== Description of the task ==
Write out, word for word, only the data from its first line to the line containing "GATE_T = 6.0".

== Provided material ==
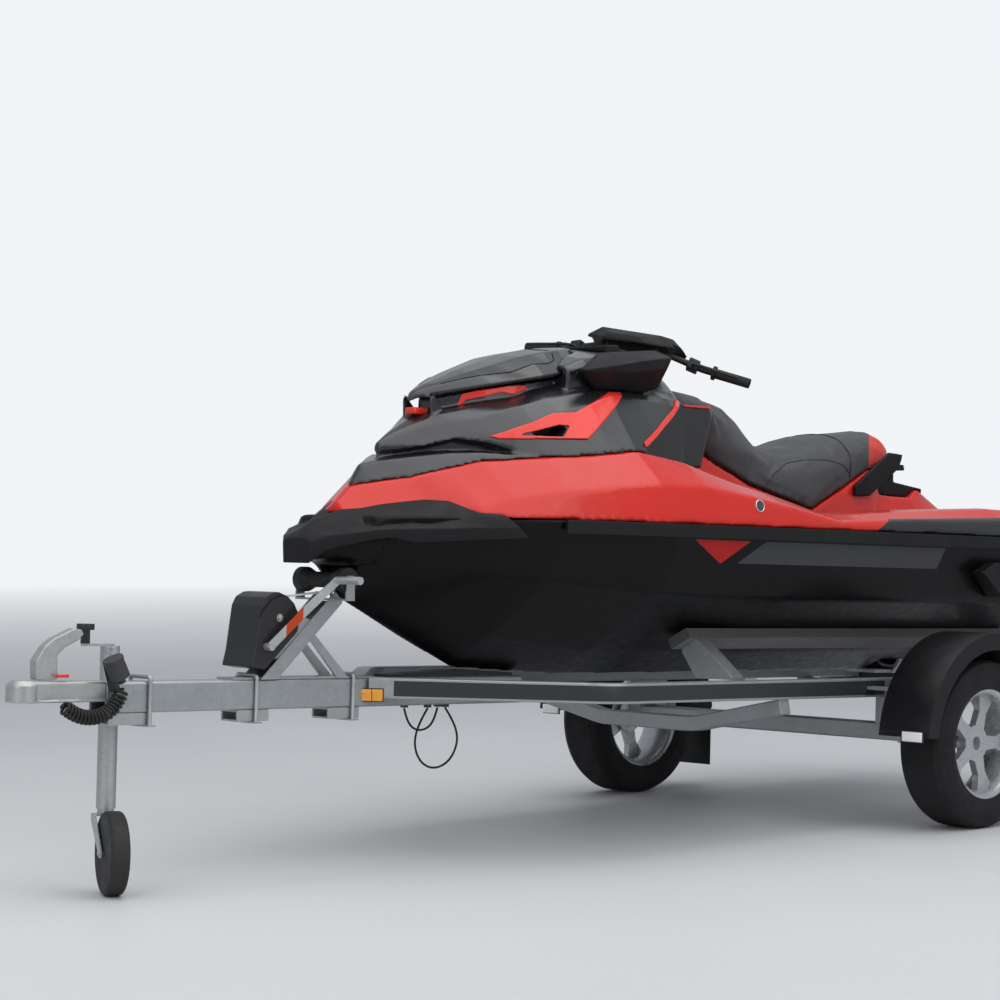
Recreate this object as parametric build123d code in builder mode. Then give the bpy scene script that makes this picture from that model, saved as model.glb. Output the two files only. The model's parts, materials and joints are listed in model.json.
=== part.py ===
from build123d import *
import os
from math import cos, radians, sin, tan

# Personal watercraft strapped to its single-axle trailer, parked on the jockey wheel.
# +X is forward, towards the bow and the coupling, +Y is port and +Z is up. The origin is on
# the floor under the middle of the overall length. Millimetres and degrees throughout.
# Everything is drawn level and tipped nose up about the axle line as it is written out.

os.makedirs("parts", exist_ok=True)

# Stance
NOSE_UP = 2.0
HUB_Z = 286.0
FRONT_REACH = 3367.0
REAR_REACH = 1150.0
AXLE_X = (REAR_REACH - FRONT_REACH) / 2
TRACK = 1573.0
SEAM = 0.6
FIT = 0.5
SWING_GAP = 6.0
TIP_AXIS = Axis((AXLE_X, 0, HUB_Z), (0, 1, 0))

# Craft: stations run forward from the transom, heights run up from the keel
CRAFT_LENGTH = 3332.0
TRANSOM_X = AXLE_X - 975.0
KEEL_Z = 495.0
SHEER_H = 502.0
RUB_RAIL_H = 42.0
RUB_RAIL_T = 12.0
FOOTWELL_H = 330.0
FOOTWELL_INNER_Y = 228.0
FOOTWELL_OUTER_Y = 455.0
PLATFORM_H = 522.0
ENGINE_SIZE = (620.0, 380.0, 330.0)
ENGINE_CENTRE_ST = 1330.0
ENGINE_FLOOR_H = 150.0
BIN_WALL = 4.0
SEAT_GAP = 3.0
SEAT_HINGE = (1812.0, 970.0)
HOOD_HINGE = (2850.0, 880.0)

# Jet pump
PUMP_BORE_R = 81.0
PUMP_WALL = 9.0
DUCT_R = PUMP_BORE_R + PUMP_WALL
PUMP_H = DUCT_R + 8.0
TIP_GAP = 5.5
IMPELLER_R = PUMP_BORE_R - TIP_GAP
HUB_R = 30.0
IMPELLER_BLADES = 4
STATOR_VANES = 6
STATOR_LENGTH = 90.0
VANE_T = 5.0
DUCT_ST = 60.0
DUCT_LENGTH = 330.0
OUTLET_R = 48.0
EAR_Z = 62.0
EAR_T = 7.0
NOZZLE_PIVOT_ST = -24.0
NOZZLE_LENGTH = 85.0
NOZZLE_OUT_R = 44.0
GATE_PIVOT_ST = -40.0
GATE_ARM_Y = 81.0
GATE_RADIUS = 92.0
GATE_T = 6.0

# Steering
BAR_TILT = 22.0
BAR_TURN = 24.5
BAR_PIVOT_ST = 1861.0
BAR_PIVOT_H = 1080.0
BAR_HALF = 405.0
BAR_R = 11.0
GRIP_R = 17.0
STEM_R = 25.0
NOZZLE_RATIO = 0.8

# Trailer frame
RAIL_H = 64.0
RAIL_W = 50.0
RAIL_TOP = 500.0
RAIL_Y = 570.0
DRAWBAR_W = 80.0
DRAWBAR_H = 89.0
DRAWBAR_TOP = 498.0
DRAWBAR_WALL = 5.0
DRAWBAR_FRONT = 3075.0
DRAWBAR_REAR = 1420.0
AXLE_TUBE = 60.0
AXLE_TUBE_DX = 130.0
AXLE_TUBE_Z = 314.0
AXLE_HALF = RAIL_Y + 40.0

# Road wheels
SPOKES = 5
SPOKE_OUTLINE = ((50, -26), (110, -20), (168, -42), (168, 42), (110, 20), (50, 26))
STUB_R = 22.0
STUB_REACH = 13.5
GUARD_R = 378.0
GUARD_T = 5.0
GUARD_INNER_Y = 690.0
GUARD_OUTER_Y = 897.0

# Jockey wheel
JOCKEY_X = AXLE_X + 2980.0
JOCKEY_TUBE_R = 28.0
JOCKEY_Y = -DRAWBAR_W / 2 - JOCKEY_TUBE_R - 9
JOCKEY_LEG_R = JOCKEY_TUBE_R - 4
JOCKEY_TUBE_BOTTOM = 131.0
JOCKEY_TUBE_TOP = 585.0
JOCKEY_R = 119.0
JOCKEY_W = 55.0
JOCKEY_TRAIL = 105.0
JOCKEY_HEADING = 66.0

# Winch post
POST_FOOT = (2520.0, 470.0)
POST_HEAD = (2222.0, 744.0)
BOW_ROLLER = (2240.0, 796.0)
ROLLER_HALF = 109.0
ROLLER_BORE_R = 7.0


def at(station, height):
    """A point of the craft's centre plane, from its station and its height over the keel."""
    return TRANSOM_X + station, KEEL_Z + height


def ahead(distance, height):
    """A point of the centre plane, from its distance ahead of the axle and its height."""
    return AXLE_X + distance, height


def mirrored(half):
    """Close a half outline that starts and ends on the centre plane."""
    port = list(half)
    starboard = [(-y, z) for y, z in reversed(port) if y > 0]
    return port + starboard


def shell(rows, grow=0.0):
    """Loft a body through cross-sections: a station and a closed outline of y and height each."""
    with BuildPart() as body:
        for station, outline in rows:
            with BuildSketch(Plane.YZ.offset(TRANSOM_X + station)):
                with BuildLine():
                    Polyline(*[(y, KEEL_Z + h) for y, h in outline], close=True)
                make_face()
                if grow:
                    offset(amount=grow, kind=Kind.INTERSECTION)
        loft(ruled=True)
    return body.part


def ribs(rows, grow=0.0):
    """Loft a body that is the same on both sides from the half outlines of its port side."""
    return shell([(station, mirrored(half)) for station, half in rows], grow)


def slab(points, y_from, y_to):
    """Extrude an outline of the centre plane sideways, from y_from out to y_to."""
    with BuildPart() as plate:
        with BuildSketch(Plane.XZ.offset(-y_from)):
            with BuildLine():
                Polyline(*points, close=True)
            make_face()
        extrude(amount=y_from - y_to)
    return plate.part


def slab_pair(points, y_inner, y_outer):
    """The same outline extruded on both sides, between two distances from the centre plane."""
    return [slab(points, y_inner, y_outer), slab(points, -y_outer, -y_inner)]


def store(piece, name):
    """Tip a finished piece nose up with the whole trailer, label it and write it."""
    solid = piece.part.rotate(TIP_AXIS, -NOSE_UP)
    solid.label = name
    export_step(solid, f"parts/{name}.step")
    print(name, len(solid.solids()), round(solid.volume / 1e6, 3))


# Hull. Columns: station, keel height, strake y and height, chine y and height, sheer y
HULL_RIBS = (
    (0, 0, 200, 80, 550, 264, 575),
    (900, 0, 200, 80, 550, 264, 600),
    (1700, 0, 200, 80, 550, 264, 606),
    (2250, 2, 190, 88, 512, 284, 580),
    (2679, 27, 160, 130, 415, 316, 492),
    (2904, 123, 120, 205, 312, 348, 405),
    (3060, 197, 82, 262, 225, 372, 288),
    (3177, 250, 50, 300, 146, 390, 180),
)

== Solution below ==
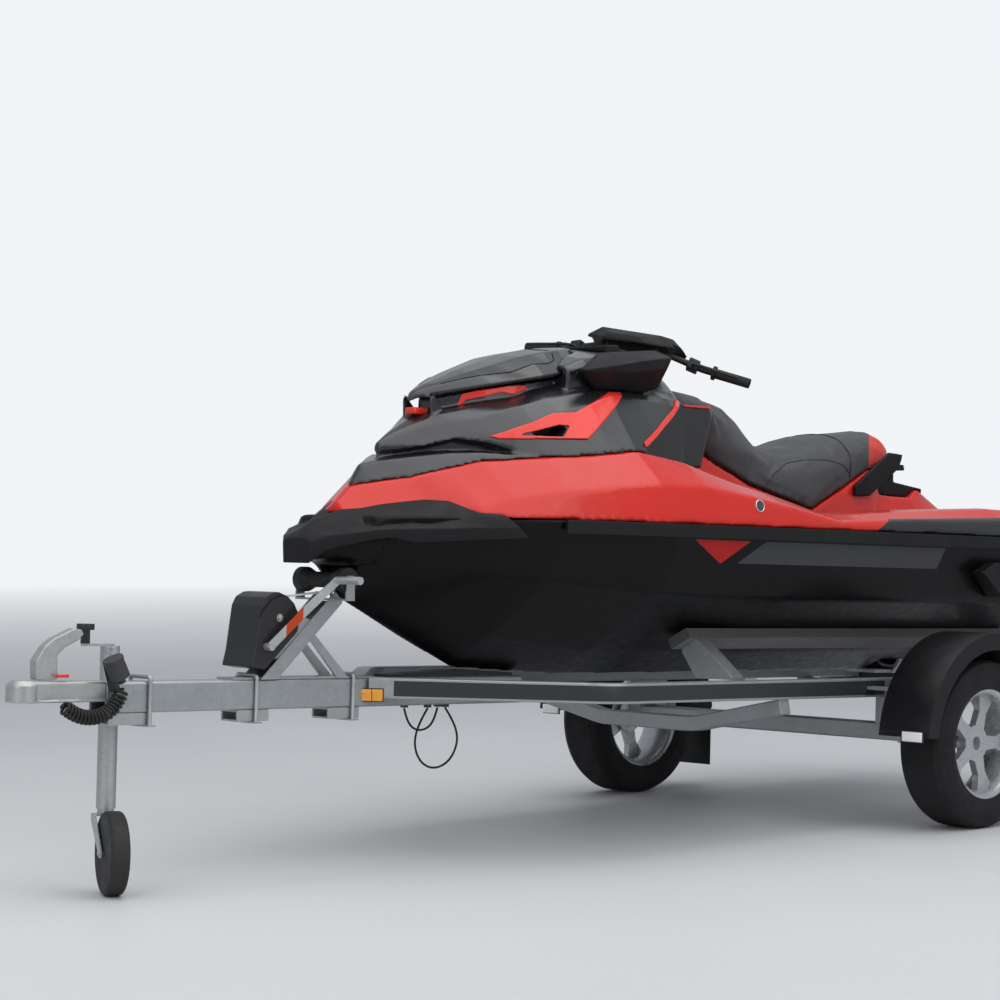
Recreate this object as parametric build123d code in builder mode. Then give the bpy scene script that makes this picture from that model, saved as model.glb. Output the two files only. The model's parts, materials and joints are listed in model.json.
=== part.py ===
from build123d import *
import os
from math import cos, radians, sin, tan

# Personal watercraft strapped to its single-axle trailer, parked on the jockey wheel.
# +X is forward, towards the bow and the coupling, +Y is port and +Z is up. The origin is on
# the floor under the middle of the overall length. Millimetres and degrees throughout.
# Everything is drawn level and tipped nose up about the axle line as it is written out.

os.makedirs("parts", exist_ok=True)

# Stance
NOSE_UP = 2.0
HUB_Z = 286.0
FRONT_REACH = 3367.0
REAR_REACH = 1150.0
AXLE_X = (REAR_REACH - FRONT_REACH) / 2
TRACK = 1573.0
SEAM = 0.6
FIT = 0.5
SWING_GAP = 6.0
TIP_AXIS = Axis((AXLE_X, 0, HUB_Z), (0, 1, 0))

# Craft: stations run forward from the transom, heights run up from the keel
CRAFT_LENGTH = 3332.0
TRANSOM_X = AXLE_X - 975.0
KEEL_Z = 495.0
SHEER_H = 502.0
RUB_RAIL_H = 42.0
RUB_RAIL_T = 12.0
FOOTWELL_H = 330.0
FOOTWELL_INNER_Y = 228.0
FOOTWELL_OUTER_Y = 455.0
PLATFORM_H = 522.0
ENGINE_SIZE = (620.0, 380.0, 330.0)
ENGINE_CENTRE_ST = 1330.0
ENGINE_FLOOR_H = 150.0
BIN_WALL = 4.0
SEAT_GAP = 3.0
SEAT_HINGE = (1812.0, 970.0)
HOOD_HINGE = (2850.0, 880.0)

# Jet pump
PUMP_BORE_R = 81.0
PUMP_WALL = 9.0
DUCT_R = PUMP_BORE_R + PUMP_WALL
PUMP_H = DUCT_R + 8.0
TIP_GAP = 5.5
IMPELLER_R = PUMP_BORE_R - TIP_GAP
HUB_R = 30.0
IMPELLER_BLADES = 4
STATOR_VANES = 6
STATOR_LENGTH = 90.0
VANE_T = 5.0
DUCT_ST = 60.0
DUCT_LENGTH = 330.0
OUTLET_R = 48.0
EAR_Z = 62.0
EAR_T = 7.0
NOZZLE_PIVOT_ST = -24.0
NOZZLE_LENGTH = 85.0
NOZZLE_OUT_R = 44.0
GATE_PIVOT_ST = -40.0
GATE_ARM_Y = 81.0
GATE_RADIUS = 92.0
GATE_T = 6.0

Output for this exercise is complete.